Gwendolen arrives at the manor house in search of Jack. Because both Gwendolen and Cecily believe that they are in love with the same man, the nonexistent Ernest, their initial politeness to each other soon gives way to open warfare. When Jack and Algernon appear together, the real identities of the two pretenders are established. Both girls are furious. At first Jack and Algernon upbraid each other for their mutual duplicity, but they finally settle down to tea and console themselves with muffins. Cecily and Gwendolen at last decide to forgive their suitors, after Algernon admits that the purpose of his deception was to meet Cecily, and Jack maintains that his imaginary brother was his excuse to go to London to see Gwendolen. Both girls agree that in matters of grave importance—such as marriage—style and not sincerity is the vital thing.
Lady Bracknell, arriving in search of her daughter, discovers her nephew engaged to Cecily. Afraid that the girl, like her guardian, may possibly have only railway station antecedents, Lady Bracknell demands to know Cecily’s origin. She is informed that Cecily is the granddaughter of a very wealthy man and the heiress to 130,000 pounds. When Lady Bracknell willingly gives her consent to the marriage, Jack refuses to allow the match, pointing out that Cecily cannot marry without his consent until she comes of age, and that, according to her grandfather’s will, is when she turns thirty-five. However, he says he will give his consent the moment Lady Bracknell approves of his marriage to Gwendolen.
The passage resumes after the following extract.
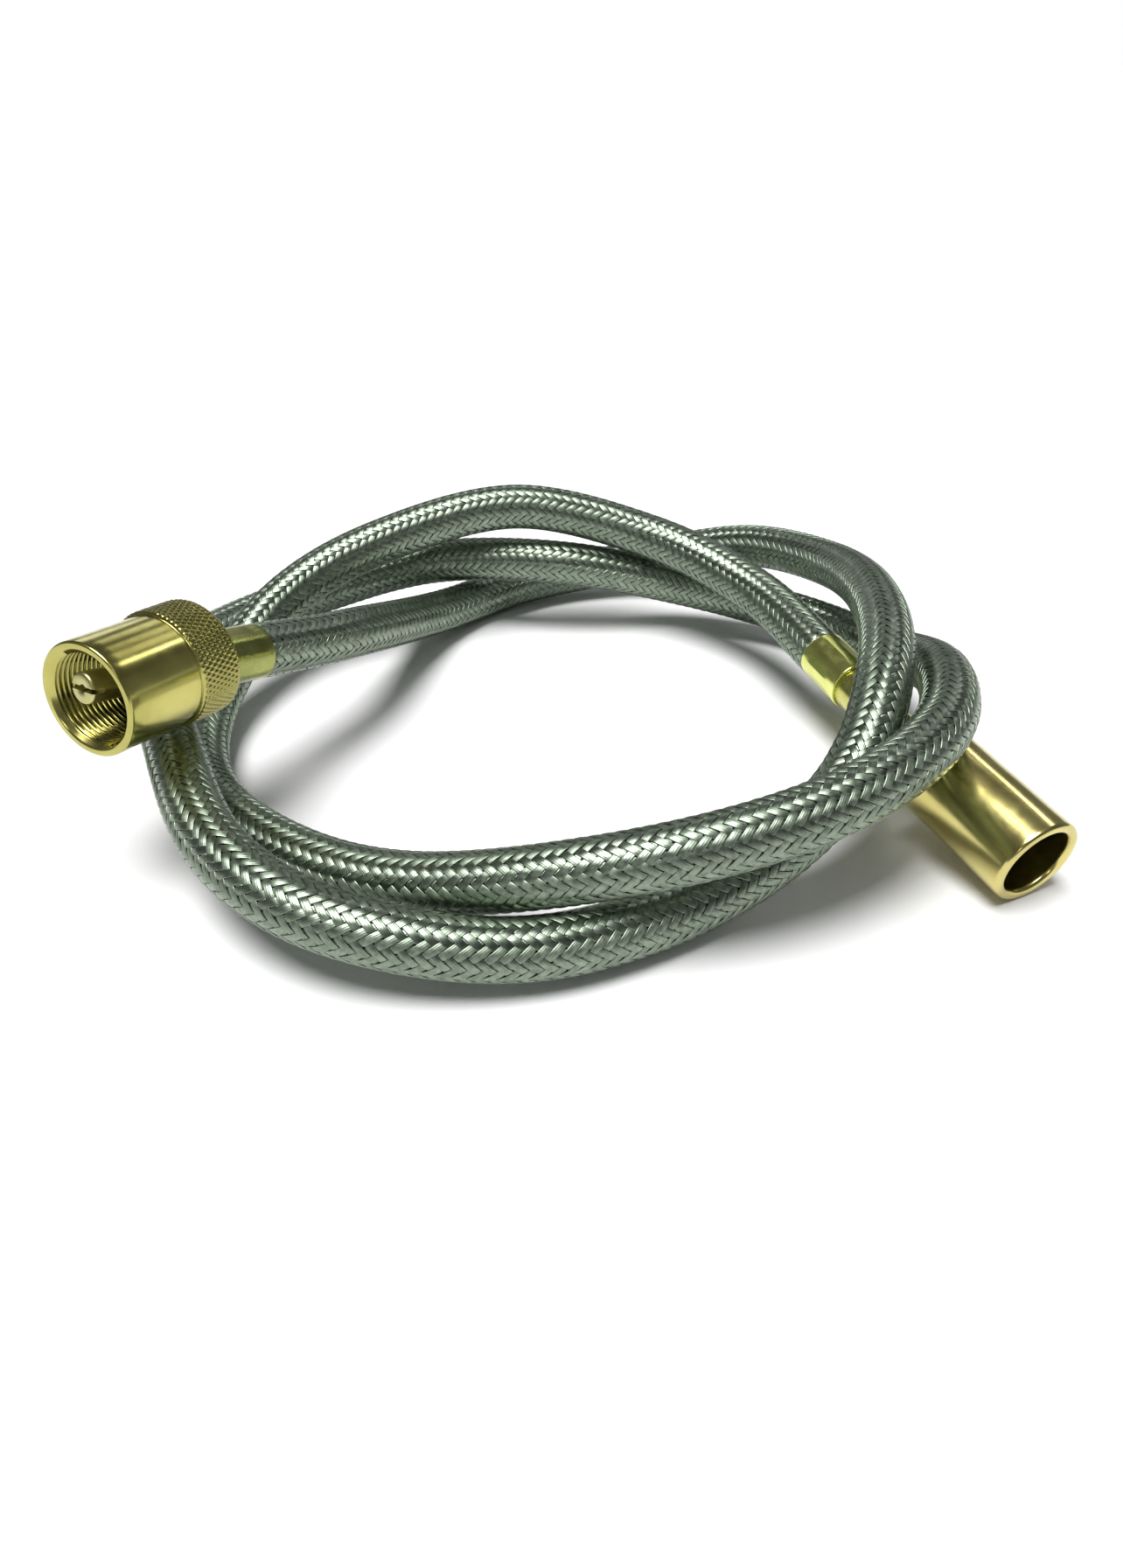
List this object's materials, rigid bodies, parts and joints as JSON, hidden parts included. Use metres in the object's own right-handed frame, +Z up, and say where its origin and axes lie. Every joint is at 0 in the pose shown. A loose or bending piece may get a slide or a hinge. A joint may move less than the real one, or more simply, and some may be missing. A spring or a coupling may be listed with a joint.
{
  "type": "braided supply line",
  "caption": "Flexible water supply hose with a stainless-steel braid, lying in a loose coil, with a swivelling brass nut on each end.",
  "frame": {"origin": "on the surface that the line lies on, midway between the two end fittings in X and Y", "axes": "+X from the threaded coupling towards the sleeve end, +Y away from the side that both nuts' mouths face, +Z up"},
  "size_m": [0.2188, 0.1995, 0.0569],
  "materials": {
    "braid": "woven stainless-steel wire, satin, slightly greenish grey",
    "liner": "matt black rubber",
    "ferrule_brass": "thin drawn brass, bright",
    "brass": "turned brass",
    "nut_brass": "turned and knurled brass, bright",
    "seal_rubber": "matt black rubber"
  },
  "bodies": {
    "line": {"hose_braid": "braid", "hose_liner": "liner", "coupling_ferrule": "ferrule_brass", "coupling_stem": "brass", "coupling_seal": "seal_rubber", "coupling_pin": "brass", "sleeve_ferrule": "ferrule_brass", "sleeve_stem": "brass", "sleeve_seal": "seal_rubber"},
    "coupling": {"coupling_nut": "nut_brass"},
    "sleeve": {"sleeve_nut": "nut_brass"}
  },
  "joints": [
    {"name": "coupling_turn", "type": "hinge", "parent": "line", "child": "coupling", "pos_m": [-0.0887, -0.0152, 0.043], "axis": [-0.4412, -0.8883, 0.1277], "continuous": true},
    {"name": "sleeve_turn", "type": "hinge", "parent": "line", "child": "sleeve", "pos_m": [0.0842, -0.0129, 0.0144], "axis": [0.4296, -0.8912, -0.1456], "continuous": true}
  ]
}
Lady Bracknell’s objection to Jack as a suitable husband for Gwendolen remains, but the mystery is cleared up to Lady Bracknell’s satisfaction when it is revealed that Miss Letitia Prism, Cecily’s governess, is the nurse who left Lord Bracknell’s house with a perambulator containing a male infant that she placed in a leather handbag and left in the cloakroom of the Victoria Station. The infant is the son of Lady Bracknell’s sister, a circumstance that makes Jack Algernon’s older brother. Jack’s Christian name turns out to be Ernest. The Reverend Chasuble is relieved of his two christenings that afternoon, and Gwendolen is happy that she is actually going to marry a man named Ernest.